Sure, there’s suspension of disbelief needed for stuff like Elsbeth and High Potential as well, but it’s at a level my cognitive dissonance dampeners can handle. I don’t find the Elsbeth character nearly as unbearably quirky as, say, Monk, and I liked Monk too.
I haven’t gone back and read all the posts but in general I think that what people don’t like about the show is Elsbeth the character. She just seems to annoy some people. I find her endearing, and I guess I’m in the minority.
I liked Monk and I thought Tony Shalhoub did an amazing job of creating the character. (Also Stanley Tucci was hilarious in one episode where he was an actor who tried to become Monk for a role.) But he was neurodivergent in some vague way (they never really addressed it head-on) whereas Elsbeth is just so-goofy-nobody-would-believe-she’s-smart.
Fauda, Netflix, 4 seasons (a fifth is on the way).
Despite a good bit of the plot being driven by the main character’s bad choices, Inna and I really enjoyed this Israeli show about the Israel-Palestine conflict. I thought it was very well cast, especially the main character (Doron, who I sometimes named “Moron”). There are some “bad acting” moments, which is notable because I don’t usually catch those things (there was this one interaction between two really minor characters that was so bad that we both broke out into peals of laughter), but then, I’m not too sure if the West Bank is bursting with acting talent.
Politically-wise, I’m sure the Palestinian side hates this one. I think the show tried to be as “fair and balanced” as an Israeli-production could… and it definitely did not put Israel into any great lights… but the simple fact is we followed the same Israeli agents season after season, while the Palestinians were a rotating cast (both good and bad) whom a viewer could not get attached to, and that alone has the viewer rooting for the Israeli’s.
The fifth season is currently in production and is based on the events of October 7th, 2023 and after.
Comedian Mike Birbiglia has a YouTube show/podcast called Working On It where he interviews other comedians and I am loving it. They usually take raw material they are working with and hash it out together, along with all the profound insights the best comedians usually have.
So far I have watched Chris Fleming (PLEASE check this guy out, he is so funny) and Hasan Minhaj. Both excellent interviews in completely different ways.
I just sort of see her as a ‘fish out of water in the big city’ character whose ‘aw shucks’ Midwestern provincialism / naïveté is, to a certain extent, real, but is played up to the suspects to get them to let their guard down. Like Columbo did with his bumbling, absent-minded act.

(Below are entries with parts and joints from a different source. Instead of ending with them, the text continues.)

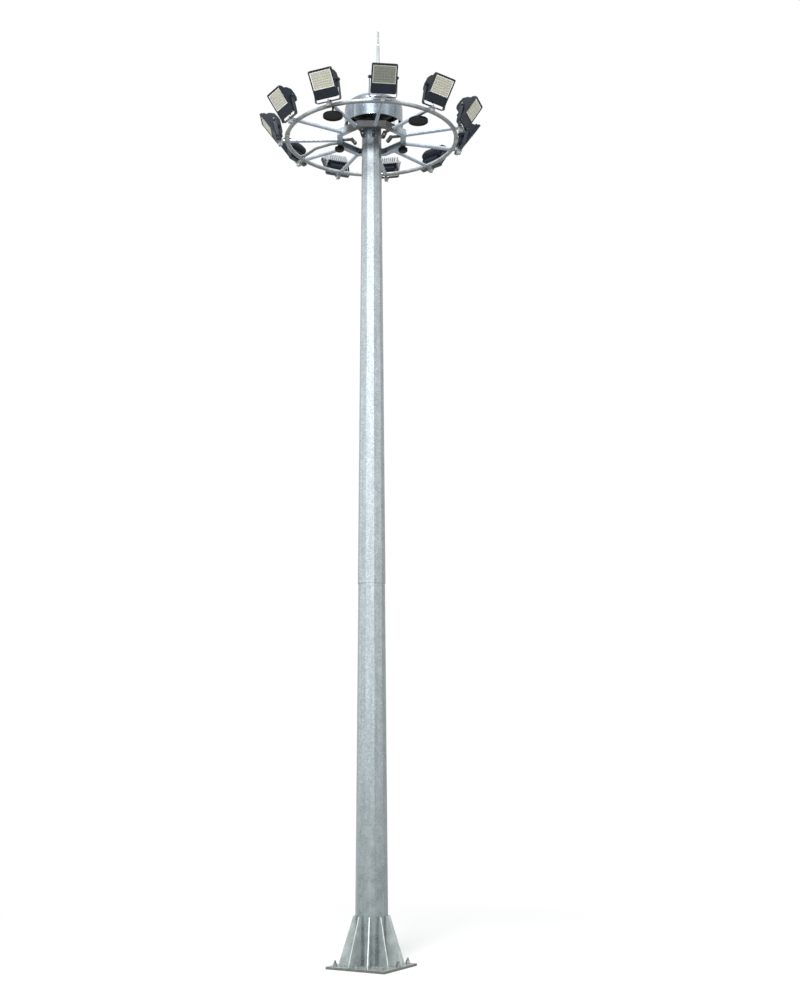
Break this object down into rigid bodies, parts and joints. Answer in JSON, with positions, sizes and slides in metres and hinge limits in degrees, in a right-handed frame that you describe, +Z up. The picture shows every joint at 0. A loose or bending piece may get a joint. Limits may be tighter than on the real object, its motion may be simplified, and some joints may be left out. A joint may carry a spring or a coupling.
{
  "type": "high mast floodlight tower",
  "caption": "Tapered ten-sided galvanised mast with a gusseted base flange, a domed head, a hoisted ring of tilting floodlights and a lightning rod",
  "frame": {"origin": "centre of the base flange's underside, on the foundation's top", "axes": "+Z up along the mast, +X and +Y square to the sides of the base flange"},
  "size_m": [2.6519, 2.6511, 10.841],
  "materials": {
    "galvanised": "hot-dip galvanised, mottled",
    "canopy_sheet": "galvanised sheet, satin",
    "dark_steel": "satin paint",
    "wire_rope": "stranded wire",
    "roller": "moulded nylon",
    "stirrup_paint": "powder coat",
    "fitting_plastic": "moulded",
    "conduit_plastic": "flexible conduit",
    "lamp_housing": "dark powder coat",
    "lamp_window": "lens sheet over light-emitting panels"
  },
  "bodies": {
    "mast": {"base_flange": "galvanised", "base_gussets": "galvanised", "shaft_lower": "galvanised", "shaft_upper": "galvanised", "door_frame": "galvanised", "door_cover": "galvanised", "winch": "dark_steel", "head_frame": "galvanised", "rope_pulleys": "dark_steel", "head_canopy": "canopy_sheet", "lightning_rod": "galvanised", "hoist_ropes": "wire_rope", "inner_hoist_ropes": "wire_rope"},
    "carriage": {"outer_ring": "galvanised", "inner_ring": "galvanised", "spokes": "galvanised", "guide_arms": "galvanised", "guide_rollers": "roller", "lamp_seats": "galvanised", "lamp_stirrups": "stirrup_paint", "spoke_fittings": "fitting_plastic", "feed_conduit": "conduit_plastic"},
    "lamp_01": {"lamp_01_housing": "lamp_housing", "lamp_01_window": "lamp_window"},
    "lamp_02": {"lamp_02_housing": "lamp_housing", "lamp_02_window": "lamp_window"},
    "lamp_03": {"lamp_03_housing": "lamp_housing", "lamp_03_window": "lamp_window"},
    "lamp_04": {"lamp_04_housing": "lamp_housing", "lamp_04_window": "lamp_window"},
    "lamp_05": {"lamp_05_housing": "lamp_housing", "lamp_05_window": "lamp_window"},
    "lamp_06": {"lamp_06_housing": "lamp_housing", "lamp_06_window": "lamp_window"},
    "lamp_07": {"lamp_07_housing": "lamp_housing", "lamp_07_window": "lamp_window"},
    "lamp_08": {"lamp_08_housing": "lamp_housing", "lamp_08_window": "lamp_window"},
    "lamp_09": {"lamp_09_housing": "lamp_housing", "lamp_09_window": "lamp_window"},
    "lamp_10": {"lamp_10_housing": "lamp_housing", "lamp_10_window": "lamp_window"},
    "lamp_11": {"lamp_11_housing": "lamp_housing", "lamp_11_window": "lamp_window"}
  },
  "joints": [
    {"name": "carriage_hoist", "type": "slide", "parent": "mast", "child": "carriage", "axis": [0, 0, 1], "range_m": [-7.95, 0]},
    {"name": "lamp_01_tilt", "type": "hinge", "parent": "carriage", "child": "lamp_01", "pos_m": [0.68727, -0.92204, 9.605], "axis": [0.8018, 0.5976, 0], "range_deg": [-37, 53]},
    {"name": "lamp_02_tilt", "type": "hinge", "parent": "carriage", "child": "lamp_02", "pos_m": [1.07666, -0.4041, 9.605], "axis": [0.3514, 0.9362, 0], "range_deg": [-37, 53]},
    {"name": "lamp_03_tilt", "type": "hinge", "parent": "carriage", "child": "lamp_03", "pos_m": [1.12422, 0.24213, 9.605], "axis": [-0.2105, 0.9776, 0], "range_deg": [-37, 53]},
    {"name": "lamp_04_tilt", "type": "hinge", "parent": "carriage", "child": "lamp_04", "pos_m": [0.81485, 0.81149, 9.605], "axis": [-0.7056, 0.7086, 0], "range_deg": [-37, 53]},
    {"name": "lamp_05_tilt", "type": "hinge", "parent": "carriage", "child": "lamp_05", "pos_m": [0.24677, 1.12321, 9.605], "axis": [-0.9767, 0.2146, 0], "range_deg": [-37, 53]},
    {"name": "lamp_06_tilt", "type": "hinge", "parent": "carriage", "child": "lamp_06", "pos_m": [-0.39966, 1.07832, 9.605], "axis": [-0.9377, -0.3475, 0], "range_deg": [-37, 53]},
    {"name": "lamp_07_tilt", "type": "hinge", "parent": "carriage", "child": "lamp_07", "pos_m": [-0.9192, 0.69107, 9.605], "axis": [-0.6009, -0.7993, 0], "range_deg": [-37, 53]},
    {"name": "lamp_08_tilt", "type": "hinge", "parent": "carriage", "child": "lamp_08", "pos_m": [-1.1469, 0.08441, 9.605], "axis": [-0.0734, -0.9973, 0], "range_deg": [-37, 53]},
    {"name": "lamp_09_tilt", "type": "hinge", "parent": "carriage", "child": "lamp_09", "pos_m": [-1.01046, -0.54905, 9.605], "axis": [0.4774, -0.8787, 0], "range_deg": [-37, 53]},
    {"name": "lamp_10_tilt", "type": "hinge", "parent": "carriage", "child": "lamp_10", "pos_m": [-0.55322, -1.00819, 9.605], "axis": [0.8767, -0.4811, 0], "range_deg": [-37, 53]},
    {"name": "lamp_11_tilt", "type": "hinge", "parent": "carriage", "child": "lamp_11", "pos_m": [0.07967, -1.14724, 9.605], "axis": [0.9976, 0.0693, 0], "range_deg": [-37, 53]}
  ]
}
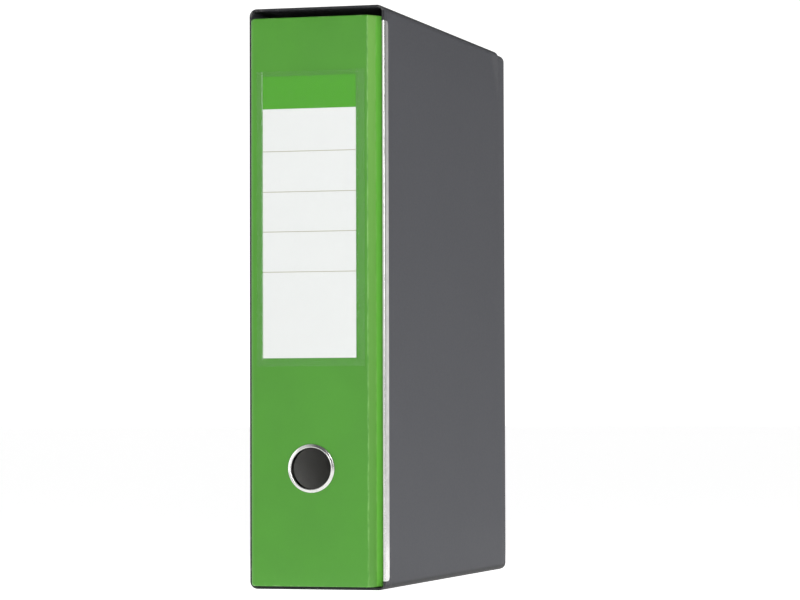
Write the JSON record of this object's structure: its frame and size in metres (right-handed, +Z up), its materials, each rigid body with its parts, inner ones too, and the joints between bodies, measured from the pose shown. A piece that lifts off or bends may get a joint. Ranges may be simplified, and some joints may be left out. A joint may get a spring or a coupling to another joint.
{
  "type": "lever arch file",
  "caption": "Tall lever arch file with a green laminated spine, label pocket and finger ring, standing in an open-fronted grey board slipcase.",
  "frame": {"origin": "middle of the slipcase's underside", "axes": "+Z up along the file's height, -Y out of the slipcase's open front where the spine shows, +X towards the front cover"},
  "size_m": [0.0852, 0.2953, 0.35],
  "materials": {
    "case_board": "dark-grey paper-covered board, matt",
    "cover_wrap": "green laminate, satin",
    "grey_board": "raw grey board, matt",
    "lining": "off-white paper, matt",
    "label_card": "white card with a green head band, matt",
    "pocket_film": "clear welded film, glossy",
    "nickel": "nickel plate, bright",
    "spring_steel": "steel, satin",
    "black_plastic": "moulded plastic, matt"
  },
  "bodies": {
    "slipcase": {"case_wrap": "case_board", "case_bottom": "case_board", "case_top": "case_board", "case_rear_flap": "case_board", "case_edge_guard": "nickel"},
    "file": {"cover_wrap": "cover_wrap", "spine_board": "grey_board", "back_cover_board": "grey_board", "front_cover_board": "grey_board", "inner_lining": "lining", "finger_ring": "nickel", "finger_ring_washer": "nickel", "label_card": "label_card", "label_pocket": "pocket_film", "mechanism_plate": "nickel", "rivet_1": "nickel", "rivet_2": "nickel", "rivet_3": "nickel", "rivet_4": "nickel", "post_lower": "nickel", "post_upper": "nickel", "arch_saddle_lower": "nickel", "arch_saddle_upper": "nickel", "lever_bracket": "nickel", "lever_pin": "spring_steel", "leaf_spring": "spring_steel"},
    "lever": {"lever": "nickel", "lever_grip": "black_plastic", "roller_pin": "spring_steel"},
    "roller": {"lever_roller": "spring_steel"},
    "arch": {"arch_wire": "nickel"},
    "compressor": {"compressor_bar": "nickel", "compressor_slider_lower": "black_plastic", "compressor_slider_upper": "black_plastic"}
  },
  "joints": [
    {"name": "file_slide", "type": "slide", "parent": "slipcase", "child": "file", "axis": [0, -1, 0], "range_m": [0, 0.3]},
    {"name": "lever_lift", "type": "hinge", "parent": "file", "child": "lever", "pos_m": [-0.02795, -0.0883, 0.1728], "axis": [0, 0, 1], "range_deg": [0, 70]},
    {"name": "arch_swing", "type": "hinge", "parent": "file", "child": "arch", "pos_m": [-0.03295, -0.1213, 0.1728], "axis": [0, 0, -1], "range_deg": [0, 31.5]},
    {"name": "roller_spin", "type": "hinge", "parent": "lever", "child": "roller", "pos_m": [-0.02354, -0.10479, 0.1728], "axis": [0, 0, 1], "continuous": true},
    {"name": "compressor_slide", "type": "slide", "parent": "file", "child": "compressor", "axis": [1, 0, 0], "range_m": [0, 0.024]}
  ],
  "couplings": [
    {"joint": "arch_swing", "follows": "lever_lift", "ratio": 0.45}
  ]
}
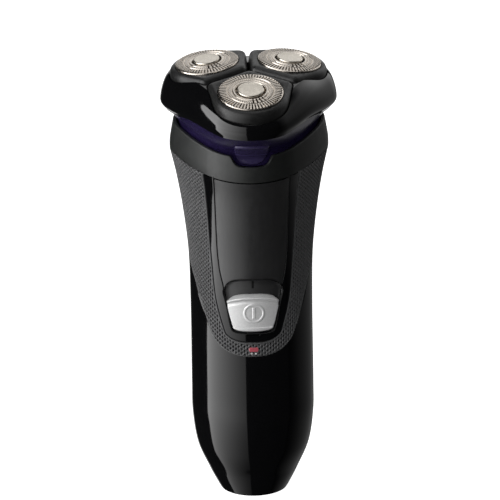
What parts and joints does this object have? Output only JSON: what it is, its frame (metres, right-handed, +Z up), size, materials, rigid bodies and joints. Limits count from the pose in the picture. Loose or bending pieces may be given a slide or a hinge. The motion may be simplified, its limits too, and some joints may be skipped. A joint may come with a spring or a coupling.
{
  "type": "electric shaver",
  "caption": "Hand-held rotary electric shaver: round shaving heads in a tilted, hinged head, a sliding power switch and a rubber grip",
  "frame": {"origin": "on the flat bottom end of the handle, in the symmetry plane, under the line where the handle is widest", "axes": "+Z up along the handle, -Y towards the front with the power switch, +X to the right as seen from the front"},
  "size_m": [0.0638, 0.0644, 0.166],
  "materials": {
    "gloss_black": "high-gloss moulded black plastic",
    "satin_graphite": "satin graphite lacquer with a fine vertical brush",
    "grip_rubber": "soft rubber with a moulded mesh relief",
    "indigo": "semi-gloss very dark indigo plastic",
    "pod_black": "satin black plastic",
    "foil_steel": "ground warm stainless steel",
    "silver_lacquer": "satin silver lacquer on plastic",
    "inner_grey": "plain moulded engineering plastic",
    "gear_white": "natural acetal",
    "bright_steel": "bright drawn steel",
    "contact_brass": "plain brass",
    "cell_sleeve": "plain blue sleeve on a metal can",
    "board_green": "green solder mask",
    "red_lens": "clear red light pipe"
  },
  "bodies": {
    "handle": {"front_casing": "gloss_black", "rear_casing": "gloss_black", "grip": "grip_rubber", "panel_frame": "gloss_black", "front_panel": "satin_graphite", "collar": "satin_graphite", "neck": "indigo", "hinge_pin": "bright_steel", "circuit_board": "board_green", "switch_body": "inner_grey", "status_light": "red_lens", "chassis": "inner_grey", "battery_cell_left": "cell_sleeve", "battery_cell_right": "cell_sleeve", "battery_contact_top": "contact_brass", "battery_contact_bottom": "contact_brass", "charging_inlet": "inner_grey", "inlet_pin_left": "contact_brass", "inlet_pin_right": "contact_brass", "case_screw_1": "bright_steel", "case_screw_2": "bright_steel", "release_spring": "bright_steel", "spindle_seal_front": "grip_rubber", "spindle_seal_left": "grip_rubber", "spindle_seal_right": "grip_rubber", "gear_plate": "inner_grey", "motor_can": "bright_steel", "motor_end_cap": "inner_grey"},
    "slider": {"power_slider": "silver_lacquer", "slider_carrier": "inner_grey"},
    "release": {"release_button": "indigo"},
    "motor_rotor": {"motor_shaft": "bright_steel", "motor_pinion": "contact_brass"},
    "gear_front": {"drive_gear_front": "gear_white", "drive_spindle_front": "bright_steel"},
    "gear_left": {"drive_gear_left": "gear_white", "drive_spindle_left": "bright_steel"},
    "gear_right": {"drive_gear_right": "gear_white", "drive_spindle_right": "bright_steel"},
    "head_unit": {"head_skirt": "gloss_black", "head_carrier": "inner_grey"},
    "pod_front_unit": {"pod_front": "pod_black", "foil_front": "foil_steel", "foil_cap_front": "foil_steel", "cutter_retainer_front": "pod_black"},
    "pod_left_unit": {"pod_left": "pod_black", "foil_left": "foil_steel", "foil_cap_left": "foil_steel", "cutter_retainer_left": "pod_black"},
    "pod_right_unit": {"pod_right": "pod_black", "foil_right": "foil_steel", "foil_cap_right": "foil_steel", "cutter_retainer_right": "pod_black"},
    "cutter_front_unit": {"cutter_front": "foil_steel"},
    "cutter_left_unit": {"cutter_left": "foil_steel"},
    "cutter_right_unit": {"cutter_right": "foil_steel"}
  },
  "joints": [
    {"name": "power_slide", "type": "slide", "parent": "handle", "child": "slider", "axis": [0, 0, 1], "range_m": [0, 0.004]},
    {"name": "release_press", "type": "slide", "parent": "handle", "child": "release", "axis": [0, 1, 0], "range_m": [0, 0.0015], "stiffness_N_per_m": 200, "deforming": ["release_spring"]},
    {"name": "head_open", "type": "hinge", "parent": "handle", "child": "head_unit", "pos_m": [0, 0.025, 0.1478], "axis": [-1, 0, 0], "range_deg": [0, 95]},
    {"name": "pod_front_flex", "type": "hinge", "parent": "head_unit", "child": "pod_front_unit", "pos_m": [0, -0.02271, 0.15209], "axis": [1, 0, 0], "range_deg": [-4, 4], "stiffness_Nm_per_rad": 0.2},
    {"name": "pod_left_flex", "type": "hinge", "parent": "head_unit", "child": "pod_left_unit", "pos_m": [-0.01426, 0.00136, 0.15765], "axis": [-0.5, -0.8438, -0.1948], "range_deg": [-4, 4], "stiffness_Nm_per_rad": 0.2},
    {"name": "pod_right_flex", "type": "hinge", "parent": "head_unit", "child": "pod_right_unit", "pos_m": [0.01426, 0.00136, 0.15765], "axis": [-0.5, 0.8438, 0.1948], "range_deg": [-4, 4], "stiffness_Nm_per_rad": 0.2},
    {"name": "gear_front_spin", "type": "hinge", "parent": "handle", "child": "gear_front", "pos_m": [0, -0.02405, 0.1579], "axis": [0, -0.225, 0.9744], "continuous": true},
    {"name": "gear_left_spin", "type": "hinge", "parent": "handle", "child": "gear_left", "pos_m": [-0.01426, 0.00002, 0.16345], "axis": [0, -0.225, 0.9744], "continuous": true},
    {"name": "gear_right_spin", "type": "hinge", "parent": "handle", "child": "gear_right", "pos_m": [0.01426, 0.00002, 0.16345], "axis": [0, -0.225, 0.9744], "continuous": true},
    {"name": "motor_spin", "type": "hinge", "parent": "handle", "child": "motor_rotor", "pos_m": [0, -0.008, 0.1616], "axis": [0, -0.225, 0.9744], "continuous": true},
    {"name": "cutter_front_spin", "type": "hinge", "parent": "pod_front_unit", "child": "cutter_front_unit", "pos_m": [0, -0.02476, 0.15773], "axis": [0, -0.342, 0.9397], "continuous": true},
    {"name": "cutter_left_spin", "type": "hinge", "parent": "pod_left_unit", "child": "cutter_left_unit", "pos_m": [-0.0149, 0.00038, 0.16353], "axis": [-0.1055, -0.1639, 0.9808], "continuous": true},
    {"name": "cutter_right_spin", "type": "hinge", "parent": "pod_right_unit", "child": "cutter_right_unit", "pos_m": [0.0149, 0.00038, 0.16353], "axis": [0.1055, -0.1639, 0.9808], "continuous": true}
  ],
  "couplings": [
    {"joint": "gear_left_spin", "follows": "gear_front_spin", "ratio": 1},
    {"joint": "gear_right_spin", "follows": "gear_front_spin", "ratio": 1},
    {"joint": "motor_spin", "follows": "gear_front_spin", "ratio": -1.5},
    {"joint": "cutter_front_spin", "follows": "gear_front_spin", "ratio": 1},
    {"joint": "cutter_left_spin", "follows": "gear_front_spin", "ratio": 1},
    {"joint": "cutter_right_spin", "follows": "gear_front_spin", "ratio": 1}
  ]
}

I just watched the episode where she accepted a tennis lesson from a tennis coach / suspected murderer she was shadowing-- she showed up wearing an outfit that screamed ‘stereotypical tennis outfit from a Doris Day movie’ complete with the word ‘TENNIS’ emblazoned across the front of her sweater vest. I had to chuckle. Funniest murder mystery show on TV right now, I reckon.
Just going to throw in a mention of Seinfeld once again, to say that I was never a big fan of the limited first two seasons, just a few episodes in S1, and 12 in S2, as NBC cautiously assessed whether to green-light a full season. In fact there may be a few in there that I never even saw. So I’ve started from the very first episode, and it’s interesting to see quite a different tone in the first two seasons than in later ones. The plot lines tend to more cautious, more cerebral, than in later seasons that get wild and crazy, and the different characters are still in the process of fully establishing the eccentricities that will fully define them later on. Interesting bit of TV history.